## Records shown
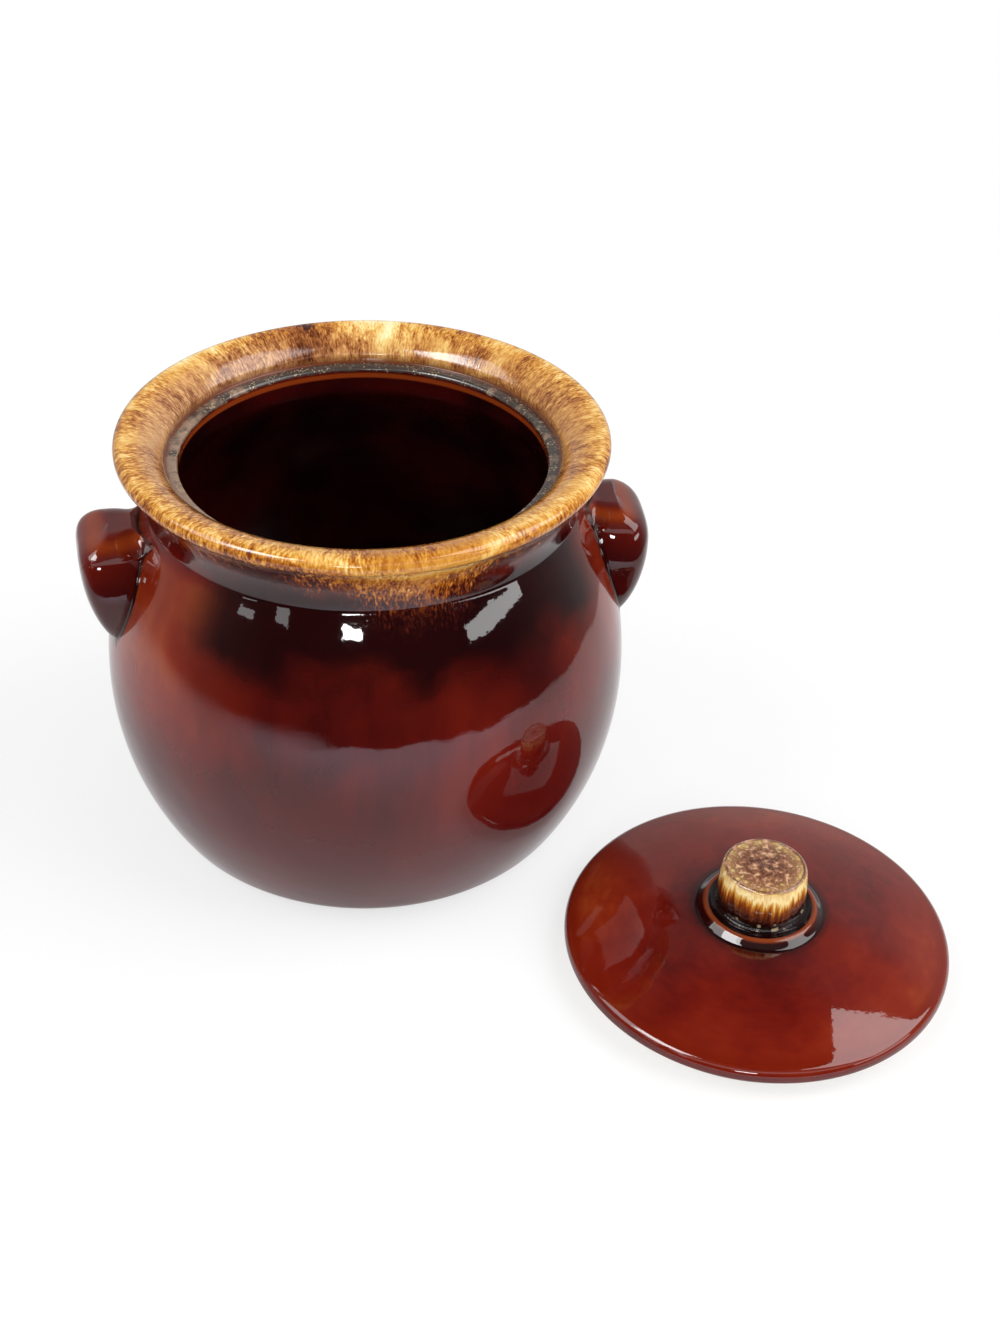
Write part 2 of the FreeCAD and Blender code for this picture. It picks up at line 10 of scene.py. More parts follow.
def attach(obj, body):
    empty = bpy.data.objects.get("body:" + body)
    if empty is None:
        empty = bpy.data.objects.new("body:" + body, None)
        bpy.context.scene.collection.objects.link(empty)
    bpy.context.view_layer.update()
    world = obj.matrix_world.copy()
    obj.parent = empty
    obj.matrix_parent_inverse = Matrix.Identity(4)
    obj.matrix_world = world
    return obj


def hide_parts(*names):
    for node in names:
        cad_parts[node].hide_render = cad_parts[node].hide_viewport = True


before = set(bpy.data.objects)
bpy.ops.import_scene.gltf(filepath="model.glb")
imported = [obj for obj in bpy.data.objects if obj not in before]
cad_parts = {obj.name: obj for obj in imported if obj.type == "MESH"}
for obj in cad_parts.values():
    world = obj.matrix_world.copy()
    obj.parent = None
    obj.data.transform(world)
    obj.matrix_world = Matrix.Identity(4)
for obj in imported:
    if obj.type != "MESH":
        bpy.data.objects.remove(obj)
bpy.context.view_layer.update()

MM = 0.001
SEGMENTS = 384                      # round the pot and the lid
STREAK_RADIUS = 0.077               # metres: the glaze's streaks are true to size at the rim
LID_CENTRE = (0.114867, -0.105996)  # metres
DRAWN_STEP = 0.25                   # mm between the points of an arc or a line as drawn
EVEN_STEP = 0.1                     # mm between the points of a whole outline

# the arcs of the pot's outside in mm: centre (radius from the axis, height) and radius
BELLY_Z = 59
LOWER_CENTRE, LOWER_RADIUS = (-17.7, BELLY_Z), 106
SHOULDER_CENTRE, SHOULDER_RADIUS = (-38.47, BELLY_Z), 126.77
COLLAR_CENTRE, COLLAR_RADIUS = (95.316, 123.1), 24.416
NECK_RADIUS = 70.9
LEDGE_Z = 136.9
# the lid's dome: one centre for its top and its underside
DOME_CENTRE = (0, -165.33)


# ---------------------------------------------------------------- outlines

def lengths(points):
    """The distance from each point to the next."""
    return np.linalg.norm(np.diff(points, axis=0), axis=1)


def run_of(points):
    """The way along the points, from 0 at the first."""
    return np.r_[0, np.cumsum(lengths(points))]


def points_at(wanted, along, points):
    """The points at the wanted places along a line of points."""
    return np.column_stack([np.interp(wanted, along, points[:, i]) for i in (0, 1)])


def arc(centre, radius, start, end):
    """Points in mm along an arc, angles in degrees."""
    count = max(2, int(abs(math.radians(end - start)) * radius / DRAWN_STEP) + 1)
    turn = np.radians(np.linspace(start, end, count))
    return np.column_stack((centre[0] + radius * np.cos(turn), centre[1] + radius * np.sin(turn)))


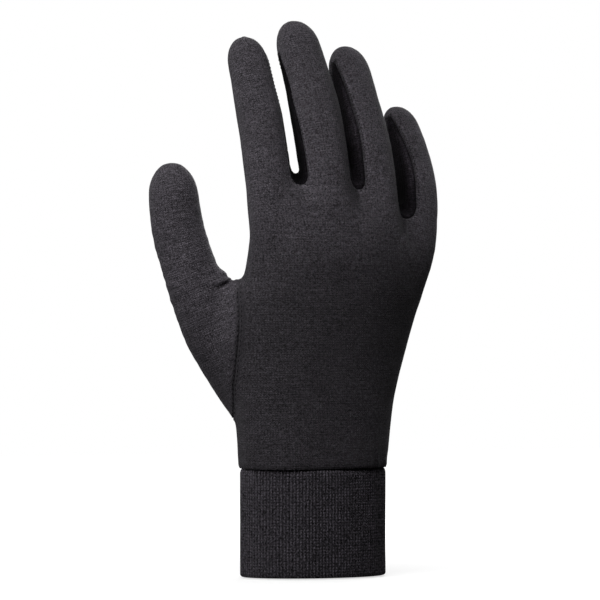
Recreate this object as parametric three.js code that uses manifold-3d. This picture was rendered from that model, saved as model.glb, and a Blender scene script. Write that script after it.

## What you need to do
Exactly as they stand, set down the lines from the top of the data through the line with "imported = [obj".

## Final result
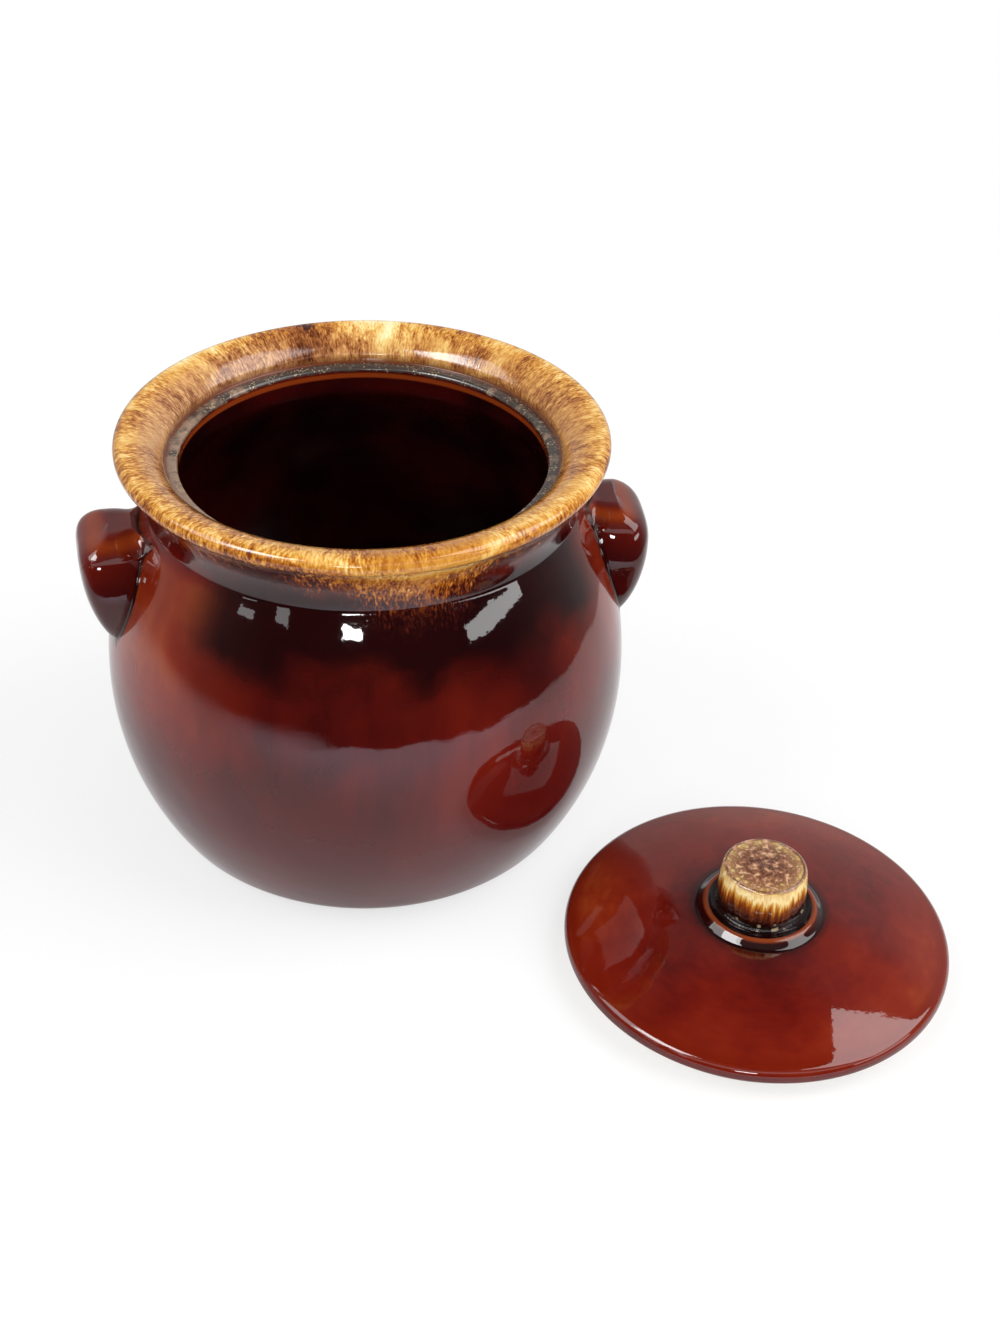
Write part 2 of the FreeCAD and Blender code for this picture. It picks up at line 10 of scene.py. More parts follow.
def attach(obj, body):
    empty = bpy.data.objects.get("body:" + body)
    if empty is None:
        empty = bpy.data.objects.new("body:" + body, None)
        bpy.context.scene.collection.objects.link(empty)
    bpy.context.view_layer.update()
    world = obj.matrix_world.copy()
    obj.parent = empty
    obj.matrix_parent_inverse = Matrix.Identity(4)
    obj.matrix_world = world
    return obj


def hide_parts(*names):
    for node in names:
        cad_parts[node].hide_render = cad_parts[node].hide_viewport = True


before = set(bpy.data.objects)
bpy.ops.import_scene.gltf(filepath="model.glb")
imported = [obj for obj in bpy.data.objects if obj not in before]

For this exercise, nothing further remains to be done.